Shara Lessley, on the other hand, ran the gamut of the life–art collapse:

I reluctantly wrote about my years as a dancer only after a friend (smartly) suggested that [my collection of poems] Two-Headed Nightingale needed a more intimate bridge between its worlds of nature and performance. In this sense, drafting “The Old Life” mirrors my time on stage: I moved because I was told to. Truth told, what seems like a narrative sequence is actually private elegy. As much as I loved (still love) ballet, discussing the poems’ autobiographical subject makes me so uncomfortable that when asked about the series I typically respond with something like, “I no longer live in that body”—a quick way to shut down the conversation.

Like Shara, I’ve written about touchstone events and periods of life—the death of my brother and a bout with cancer, these trauma pools, grief centers—but there are plenty of other, seemingly smaller events that I won’t, haven’t, or haven’t yet touched in poems. At least for now, poetry may feel like an unsafe place for some subject matter, and some subjects may feel too triggering, too private, or too out of tune with my poems. What I may feel comfortable sharing in conversation isn’t necessarily what I feel comfortable sharing in my poetry, and vice-versa.

Individuals eager to connect the dots between a poet’s life and their work should remember that these suggestions and liberties could impact the poet negatively. The very thought of writing about certain topics or discussing their poems’ subject matter could trigger anxieties, or worse. A good rule of thumb, then, would be to keep poems as poems and people as people, unless the poet explicitly invites the conversation. Additionally, many of us who teach insist that this is good practice for workshops, and so we encourage our students to write about anything they want but maintain the separation of art and life in workshop discussion.

I constantly remind my undergrads to keep their workshop comments centered on the “speaker” or “character” in order to avoid implicating the writer in anything happening in a poem. Despite my efforts, however, the writer, once their gag order has been lifted, sometimes wants to verify the veracity of their poems. These follow-ups often arise after criticism, as if by proving the poem’s truthfulness, they are proving its efficacy as art. They assume that, had readers known the information, they wouldn’t have had the same criticisms. It begs the question, if we know something about a poet’s life, should it change how we read their poems? Is a poem less relevant—indeed, less “real”—if it didn’t “happen”?

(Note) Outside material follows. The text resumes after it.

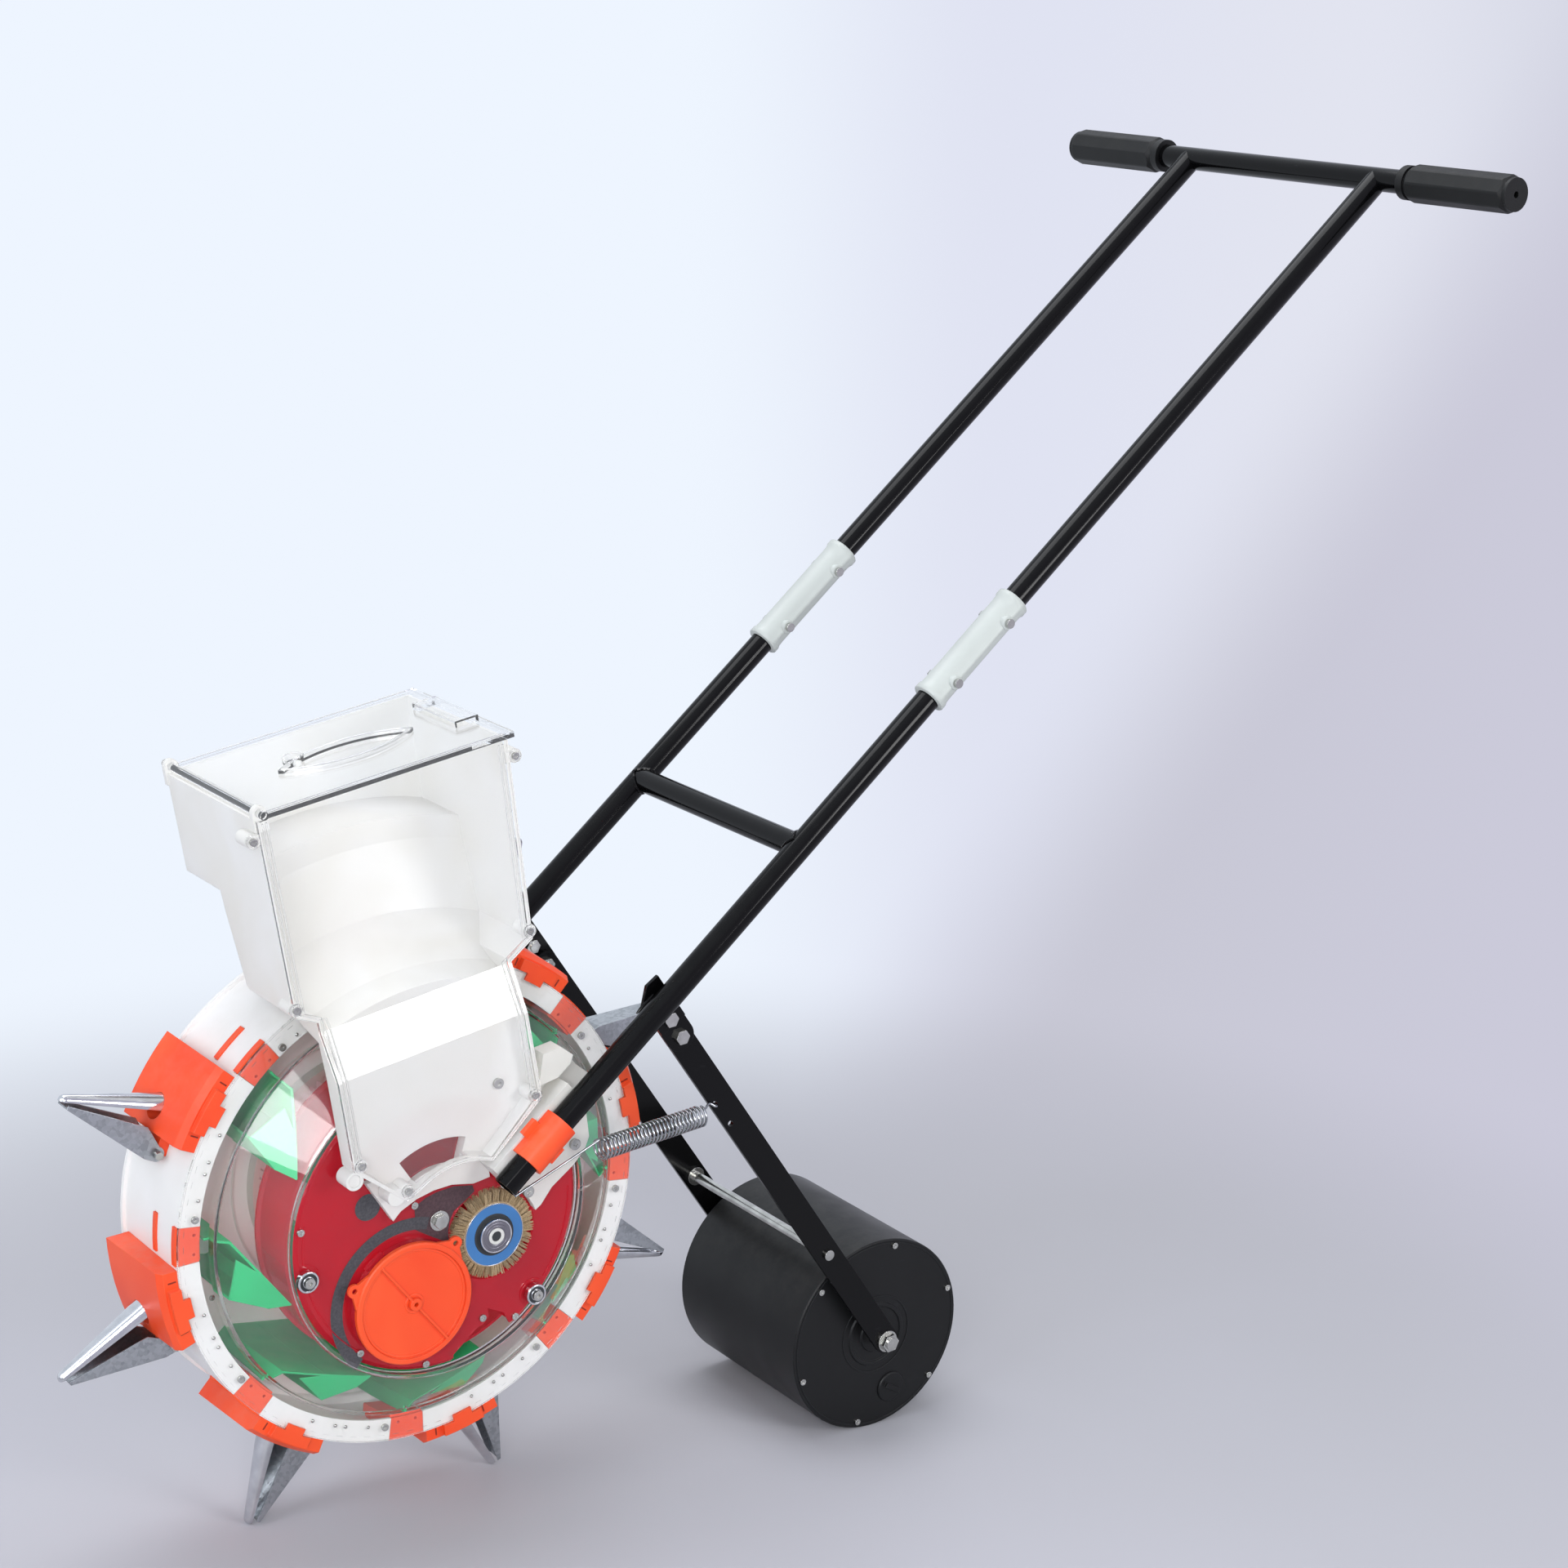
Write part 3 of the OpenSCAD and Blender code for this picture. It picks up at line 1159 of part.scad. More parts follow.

Would we ask the same question of affecting and compelling fiction? What about film? I don’t think so.  There’s certainly something to be said for feeling like one “knows” poets through their poems—about their values and obsessions at least—but the kind of forensic sleuthing and dilettante biographical criticism that arises out of our shallow impulses to alchemize life into poem and poem into life undermines the freedoms of poetry, namely its abilities to contain the truth of fiction, the fiction of truth, redactions and exaggerations, the fish-eye lens of fear, the perfect imperfections, and the autobiography of the imagination. With all of this in mind, I ask that all readers—poets and non-poets alike—approach poems as poems. If poets offer the connections between their lives and their poems—and seem willing to engage you in that conversation—feel free to ask these questions, but never assume that just because a poet has shared something with you in conversation they want to write about it or just because they’ve written about it, they want to talk about it in one-on-one conversation. The space created by this practice will allow also for all the things that can’t be expressed in poems, which, for some of us, may be just as important as the poems that punctuate the silences.